• Goal:
Every line in the listing below from the one with "const group = new THREE.Group();" through the one with "obj.matrix_world = world" is to be reproduced exactly, both ends included; leave out the rest.

• Source data:
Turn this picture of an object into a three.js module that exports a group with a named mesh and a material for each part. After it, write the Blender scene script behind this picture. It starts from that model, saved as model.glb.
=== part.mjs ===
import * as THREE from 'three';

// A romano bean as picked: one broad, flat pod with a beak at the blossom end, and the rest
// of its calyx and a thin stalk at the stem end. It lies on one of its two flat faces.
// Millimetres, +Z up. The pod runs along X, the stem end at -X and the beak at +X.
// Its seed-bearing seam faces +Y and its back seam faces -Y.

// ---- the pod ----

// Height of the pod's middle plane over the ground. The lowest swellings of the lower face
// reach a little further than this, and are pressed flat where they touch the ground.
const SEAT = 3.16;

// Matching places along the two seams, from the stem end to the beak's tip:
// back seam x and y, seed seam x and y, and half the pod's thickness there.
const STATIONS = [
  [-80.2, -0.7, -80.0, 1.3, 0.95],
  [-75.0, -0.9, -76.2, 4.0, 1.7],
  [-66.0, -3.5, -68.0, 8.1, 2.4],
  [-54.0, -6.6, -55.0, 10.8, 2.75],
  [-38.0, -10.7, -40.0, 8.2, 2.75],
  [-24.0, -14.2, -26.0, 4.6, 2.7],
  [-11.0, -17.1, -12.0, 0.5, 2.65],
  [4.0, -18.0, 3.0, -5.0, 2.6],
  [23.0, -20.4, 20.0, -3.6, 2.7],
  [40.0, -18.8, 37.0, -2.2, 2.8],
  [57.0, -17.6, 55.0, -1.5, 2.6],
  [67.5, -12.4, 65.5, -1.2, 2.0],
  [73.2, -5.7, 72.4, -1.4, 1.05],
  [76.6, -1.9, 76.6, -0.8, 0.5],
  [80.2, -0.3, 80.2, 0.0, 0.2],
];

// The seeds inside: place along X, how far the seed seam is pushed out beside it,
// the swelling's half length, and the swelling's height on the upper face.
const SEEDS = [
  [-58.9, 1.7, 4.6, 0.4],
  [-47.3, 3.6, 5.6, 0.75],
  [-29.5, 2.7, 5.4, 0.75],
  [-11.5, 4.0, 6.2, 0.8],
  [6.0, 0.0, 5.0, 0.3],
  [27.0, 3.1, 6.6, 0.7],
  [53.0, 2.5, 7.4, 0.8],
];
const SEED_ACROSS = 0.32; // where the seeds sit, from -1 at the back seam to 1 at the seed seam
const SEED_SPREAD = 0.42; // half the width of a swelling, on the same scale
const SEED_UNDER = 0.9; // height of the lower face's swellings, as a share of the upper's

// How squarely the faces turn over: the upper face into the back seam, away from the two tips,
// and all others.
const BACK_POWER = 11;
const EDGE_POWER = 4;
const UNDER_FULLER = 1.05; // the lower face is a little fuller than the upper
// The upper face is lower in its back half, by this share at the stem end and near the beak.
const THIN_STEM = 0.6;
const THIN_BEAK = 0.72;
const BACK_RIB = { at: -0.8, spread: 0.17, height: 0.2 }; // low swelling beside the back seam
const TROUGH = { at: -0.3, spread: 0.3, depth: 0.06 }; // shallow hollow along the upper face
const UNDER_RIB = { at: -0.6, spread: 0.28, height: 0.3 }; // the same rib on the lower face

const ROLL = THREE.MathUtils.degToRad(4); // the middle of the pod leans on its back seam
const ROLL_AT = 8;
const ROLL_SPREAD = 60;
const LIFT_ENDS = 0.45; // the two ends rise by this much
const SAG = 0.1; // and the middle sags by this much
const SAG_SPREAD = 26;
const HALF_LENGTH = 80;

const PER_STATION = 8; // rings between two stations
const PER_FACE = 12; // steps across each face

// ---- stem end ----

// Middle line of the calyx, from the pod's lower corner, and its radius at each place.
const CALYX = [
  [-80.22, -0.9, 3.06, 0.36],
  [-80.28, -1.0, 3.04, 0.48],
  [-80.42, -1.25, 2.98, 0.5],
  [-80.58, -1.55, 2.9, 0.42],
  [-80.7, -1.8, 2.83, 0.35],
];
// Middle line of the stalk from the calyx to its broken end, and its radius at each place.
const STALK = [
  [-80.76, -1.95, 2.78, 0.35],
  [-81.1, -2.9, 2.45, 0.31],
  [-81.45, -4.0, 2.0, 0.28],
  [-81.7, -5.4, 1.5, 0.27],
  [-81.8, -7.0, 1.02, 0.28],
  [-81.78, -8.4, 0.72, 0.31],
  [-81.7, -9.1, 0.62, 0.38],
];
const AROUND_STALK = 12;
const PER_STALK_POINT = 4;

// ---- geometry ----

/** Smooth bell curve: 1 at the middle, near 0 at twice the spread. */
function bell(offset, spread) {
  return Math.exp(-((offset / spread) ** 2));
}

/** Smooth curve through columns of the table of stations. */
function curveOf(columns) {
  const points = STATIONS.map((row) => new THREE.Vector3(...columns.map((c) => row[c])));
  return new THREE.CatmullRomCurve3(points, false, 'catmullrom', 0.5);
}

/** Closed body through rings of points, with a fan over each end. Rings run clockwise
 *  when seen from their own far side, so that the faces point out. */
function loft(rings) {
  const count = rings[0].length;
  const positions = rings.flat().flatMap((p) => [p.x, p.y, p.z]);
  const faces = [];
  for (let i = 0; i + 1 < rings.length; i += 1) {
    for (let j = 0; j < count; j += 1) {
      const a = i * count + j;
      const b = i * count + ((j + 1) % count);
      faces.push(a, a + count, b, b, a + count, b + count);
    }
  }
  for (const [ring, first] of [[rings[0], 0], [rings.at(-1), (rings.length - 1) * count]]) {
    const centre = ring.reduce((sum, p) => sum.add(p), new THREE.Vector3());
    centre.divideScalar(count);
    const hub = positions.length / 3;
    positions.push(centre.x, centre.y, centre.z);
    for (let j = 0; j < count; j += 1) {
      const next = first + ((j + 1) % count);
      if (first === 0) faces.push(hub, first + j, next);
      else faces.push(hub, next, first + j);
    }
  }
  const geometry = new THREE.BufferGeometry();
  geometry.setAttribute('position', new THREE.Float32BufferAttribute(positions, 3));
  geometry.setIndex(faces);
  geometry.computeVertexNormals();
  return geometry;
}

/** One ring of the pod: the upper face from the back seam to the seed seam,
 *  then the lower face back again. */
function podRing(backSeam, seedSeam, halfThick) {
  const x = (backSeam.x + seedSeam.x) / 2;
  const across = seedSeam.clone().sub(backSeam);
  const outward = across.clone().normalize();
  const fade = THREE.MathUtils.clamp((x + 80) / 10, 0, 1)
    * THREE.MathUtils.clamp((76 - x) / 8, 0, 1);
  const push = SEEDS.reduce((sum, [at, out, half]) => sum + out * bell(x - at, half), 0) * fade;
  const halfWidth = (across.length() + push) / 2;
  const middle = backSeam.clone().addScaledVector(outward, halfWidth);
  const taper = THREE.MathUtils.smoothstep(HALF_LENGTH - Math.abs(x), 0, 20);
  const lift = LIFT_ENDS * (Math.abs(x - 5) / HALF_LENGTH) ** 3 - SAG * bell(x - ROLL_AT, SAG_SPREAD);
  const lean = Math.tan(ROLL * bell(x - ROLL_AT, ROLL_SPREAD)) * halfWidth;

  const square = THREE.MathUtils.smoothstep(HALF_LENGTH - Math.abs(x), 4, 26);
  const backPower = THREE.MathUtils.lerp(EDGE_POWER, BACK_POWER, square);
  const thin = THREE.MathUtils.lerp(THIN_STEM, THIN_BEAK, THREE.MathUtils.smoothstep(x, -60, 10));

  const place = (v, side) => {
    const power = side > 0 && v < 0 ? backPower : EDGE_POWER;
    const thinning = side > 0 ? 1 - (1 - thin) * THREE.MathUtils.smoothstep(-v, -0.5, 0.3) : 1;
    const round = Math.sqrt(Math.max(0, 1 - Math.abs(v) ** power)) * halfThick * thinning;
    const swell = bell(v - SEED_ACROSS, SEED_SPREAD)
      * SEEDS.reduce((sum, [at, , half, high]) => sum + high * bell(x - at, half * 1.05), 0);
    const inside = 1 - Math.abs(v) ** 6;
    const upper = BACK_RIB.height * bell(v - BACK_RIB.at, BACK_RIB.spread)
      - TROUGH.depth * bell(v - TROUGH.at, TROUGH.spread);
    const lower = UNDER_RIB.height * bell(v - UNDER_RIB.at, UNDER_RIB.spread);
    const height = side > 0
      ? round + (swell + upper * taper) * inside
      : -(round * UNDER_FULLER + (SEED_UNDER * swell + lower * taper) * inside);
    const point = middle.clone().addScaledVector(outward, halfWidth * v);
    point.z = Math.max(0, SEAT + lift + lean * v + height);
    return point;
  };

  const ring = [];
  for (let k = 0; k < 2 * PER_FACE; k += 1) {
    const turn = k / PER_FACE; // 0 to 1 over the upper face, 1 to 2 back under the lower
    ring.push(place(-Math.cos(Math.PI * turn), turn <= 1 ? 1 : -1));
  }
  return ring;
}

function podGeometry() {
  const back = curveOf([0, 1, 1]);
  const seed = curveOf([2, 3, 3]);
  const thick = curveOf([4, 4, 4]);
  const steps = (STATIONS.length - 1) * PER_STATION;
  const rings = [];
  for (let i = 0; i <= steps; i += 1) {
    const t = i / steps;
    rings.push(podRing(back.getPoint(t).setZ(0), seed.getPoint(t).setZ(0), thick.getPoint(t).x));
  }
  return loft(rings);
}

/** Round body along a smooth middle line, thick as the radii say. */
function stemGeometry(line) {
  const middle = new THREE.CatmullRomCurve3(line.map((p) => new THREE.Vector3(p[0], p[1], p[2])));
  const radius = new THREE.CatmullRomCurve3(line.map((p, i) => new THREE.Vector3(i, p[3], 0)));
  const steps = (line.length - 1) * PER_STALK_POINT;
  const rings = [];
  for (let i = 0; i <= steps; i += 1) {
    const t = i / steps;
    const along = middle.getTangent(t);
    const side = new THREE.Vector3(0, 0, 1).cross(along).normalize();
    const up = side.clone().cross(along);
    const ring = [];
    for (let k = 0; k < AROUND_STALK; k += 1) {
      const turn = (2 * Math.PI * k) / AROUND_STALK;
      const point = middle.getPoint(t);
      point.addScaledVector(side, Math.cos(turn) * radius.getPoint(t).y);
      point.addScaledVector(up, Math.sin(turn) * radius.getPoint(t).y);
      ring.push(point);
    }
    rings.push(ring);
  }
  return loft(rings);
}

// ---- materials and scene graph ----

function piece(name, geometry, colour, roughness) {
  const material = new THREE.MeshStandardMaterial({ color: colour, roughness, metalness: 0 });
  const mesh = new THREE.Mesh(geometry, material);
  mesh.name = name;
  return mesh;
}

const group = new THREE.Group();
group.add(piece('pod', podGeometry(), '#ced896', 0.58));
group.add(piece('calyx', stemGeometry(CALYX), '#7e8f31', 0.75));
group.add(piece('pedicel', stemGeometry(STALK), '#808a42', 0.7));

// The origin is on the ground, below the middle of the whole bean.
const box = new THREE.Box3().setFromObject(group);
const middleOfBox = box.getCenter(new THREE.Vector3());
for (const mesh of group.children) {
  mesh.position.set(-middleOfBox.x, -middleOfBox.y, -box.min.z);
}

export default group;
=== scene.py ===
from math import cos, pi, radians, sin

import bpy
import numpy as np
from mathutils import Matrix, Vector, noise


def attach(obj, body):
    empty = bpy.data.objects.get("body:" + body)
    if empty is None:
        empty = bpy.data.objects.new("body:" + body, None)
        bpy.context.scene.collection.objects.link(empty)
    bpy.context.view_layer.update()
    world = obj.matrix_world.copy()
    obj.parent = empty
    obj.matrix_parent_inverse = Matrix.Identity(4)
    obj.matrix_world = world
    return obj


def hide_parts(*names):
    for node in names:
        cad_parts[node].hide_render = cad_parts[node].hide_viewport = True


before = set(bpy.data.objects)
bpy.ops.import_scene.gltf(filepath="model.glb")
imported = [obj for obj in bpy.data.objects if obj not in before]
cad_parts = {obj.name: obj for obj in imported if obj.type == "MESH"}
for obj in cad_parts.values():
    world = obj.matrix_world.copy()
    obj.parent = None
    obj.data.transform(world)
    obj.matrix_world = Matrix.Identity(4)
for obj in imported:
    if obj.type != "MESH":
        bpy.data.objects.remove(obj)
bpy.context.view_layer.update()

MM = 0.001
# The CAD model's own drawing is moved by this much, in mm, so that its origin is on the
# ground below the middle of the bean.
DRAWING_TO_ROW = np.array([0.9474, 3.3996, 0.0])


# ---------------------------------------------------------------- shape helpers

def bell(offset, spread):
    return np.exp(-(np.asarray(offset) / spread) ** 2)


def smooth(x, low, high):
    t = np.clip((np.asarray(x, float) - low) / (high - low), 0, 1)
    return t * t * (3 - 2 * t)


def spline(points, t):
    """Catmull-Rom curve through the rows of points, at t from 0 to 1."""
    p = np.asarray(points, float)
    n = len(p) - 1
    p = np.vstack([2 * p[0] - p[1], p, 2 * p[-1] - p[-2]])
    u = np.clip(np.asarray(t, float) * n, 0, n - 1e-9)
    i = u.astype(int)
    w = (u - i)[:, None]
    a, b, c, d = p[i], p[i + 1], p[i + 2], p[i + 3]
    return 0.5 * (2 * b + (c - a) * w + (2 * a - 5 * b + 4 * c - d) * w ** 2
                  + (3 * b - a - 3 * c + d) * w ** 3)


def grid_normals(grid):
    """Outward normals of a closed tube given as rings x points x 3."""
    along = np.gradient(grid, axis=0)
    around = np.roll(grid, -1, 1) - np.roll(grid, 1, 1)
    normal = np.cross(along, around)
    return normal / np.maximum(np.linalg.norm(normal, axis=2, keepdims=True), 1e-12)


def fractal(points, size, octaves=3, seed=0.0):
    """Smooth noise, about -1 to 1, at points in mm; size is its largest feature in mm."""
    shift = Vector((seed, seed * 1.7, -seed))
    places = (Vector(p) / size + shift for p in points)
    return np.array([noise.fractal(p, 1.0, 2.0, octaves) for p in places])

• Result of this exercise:
const group = new THREE.Group();
group.add(piece('pod', podGeometry(), '#ced896', 0.58));
group.add(piece('calyx', stemGeometry(CALYX), '#7e8f31', 0.75));
group.add(piece('pedicel', stemGeometry(STALK), '#808a42', 0.7));

// The origin is on the ground, below the middle of the whole bean.
const box = new THREE.Box3().setFromObject(group);
const middleOfBox = box.getCenter(new THREE.Vector3());
for (const mesh of group.children) {
  mesh.position.set(-middleOfBox.x, -middleOfBox.y, -box.min.z);
}

export default group;
=== scene.py ===
from math import cos, pi, radians, sin

import bpy
import numpy as np
from mathutils import Matrix, Vector, noise


def attach(obj, body):
    empty = bpy.data.objects.get("body:" + body)
    if empty is None:
        empty = bpy.data.objects.new("body:" + body, None)
        bpy.context.scene.collection.objects.link(empty)
    bpy.context.view_layer.update()
    world = obj.matrix_world.copy()
    obj.parent = empty
    obj.matrix_parent_inverse = Matrix.Identity(4)
    obj.matrix_world = world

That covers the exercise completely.